Batistuta notched a hat-trick in a game Argentina so dominated it could have been 10-0, and a newly-slimline Maradona scored a stunning goal himself, leading to a wild-eyed roar to a pitch-side camera and an unusually pithy Bob Wilson declaring he would have received “the hand of Bob” if he had displayed such histrionics in front of him.
A follow up 2-1 win against the much fancied Nigerians reiterated the quality of this team, both goals scored by Caniggia, one of which a glorious curling top corner finish from a tight angle that had many a neutral spontaneously applauding.

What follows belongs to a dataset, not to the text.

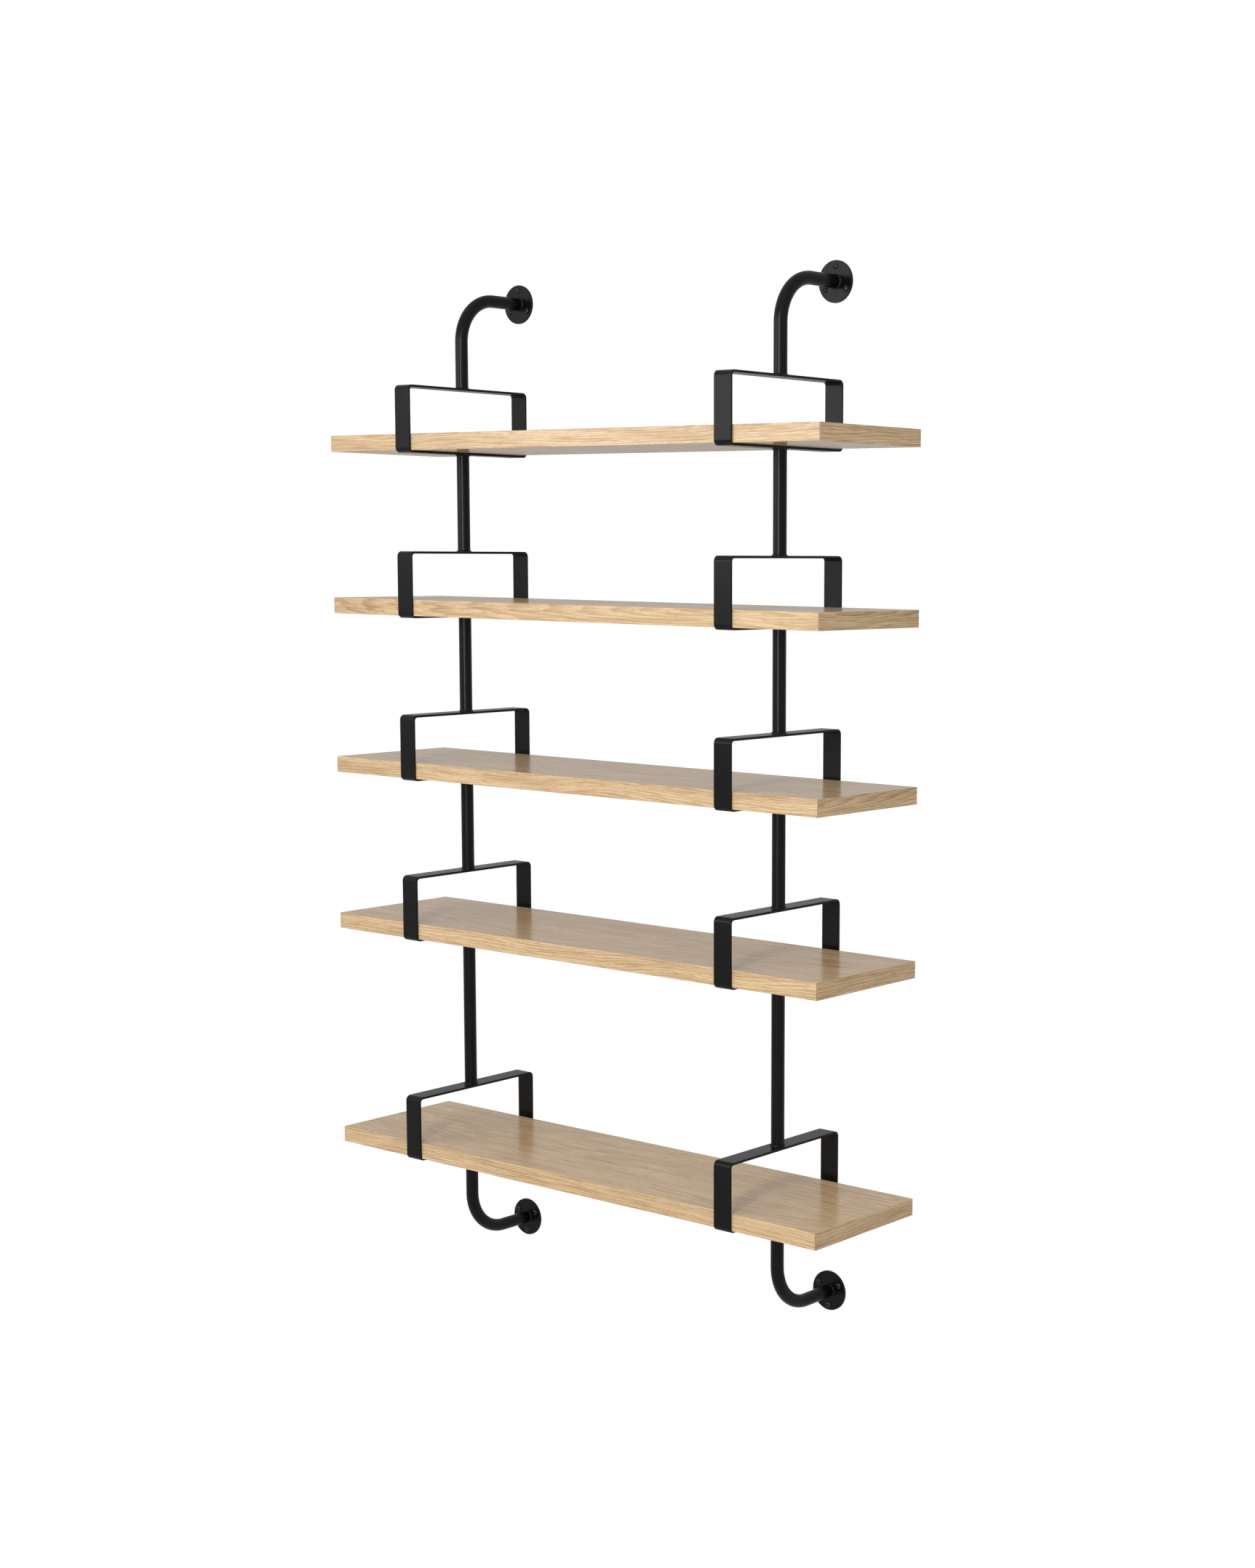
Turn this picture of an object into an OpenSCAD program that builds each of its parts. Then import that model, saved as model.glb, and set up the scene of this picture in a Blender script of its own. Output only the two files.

Then, on June 30, all of Argentina cried when FIFA expelled Maradona after he tested positive for ephedrine – a scandal overshadowed at the time by events taking place on the Southern California highways as an escaping OJ Simpson was pursued by a convoy of LAPD police cars. For football fans the world over this was the day the music died. Shorn of their twinkle-toed general, a visibly shell-shocked Argentina imploded, losing 2-0 to Bulgaria in their final group game, before going out 3-2 in the second round against a Gheorghe Hagi-inspired Romania.
Brazil, who had gone on record as saying the team they feared most was their great South American rivals, were uncharacteristically dour and decidedly average winners. All connoisseurs of the game will argue that Maradona-led side was the best thing seen in the tournament; far superior, paradoxically, to the Argentina team that won in 86, while back in Buenos Aires fans were left berating FIFA for punishing their hero so severely, and effectively ending the career of a legendary player, a player so loved his number 10 shirt was duly retired.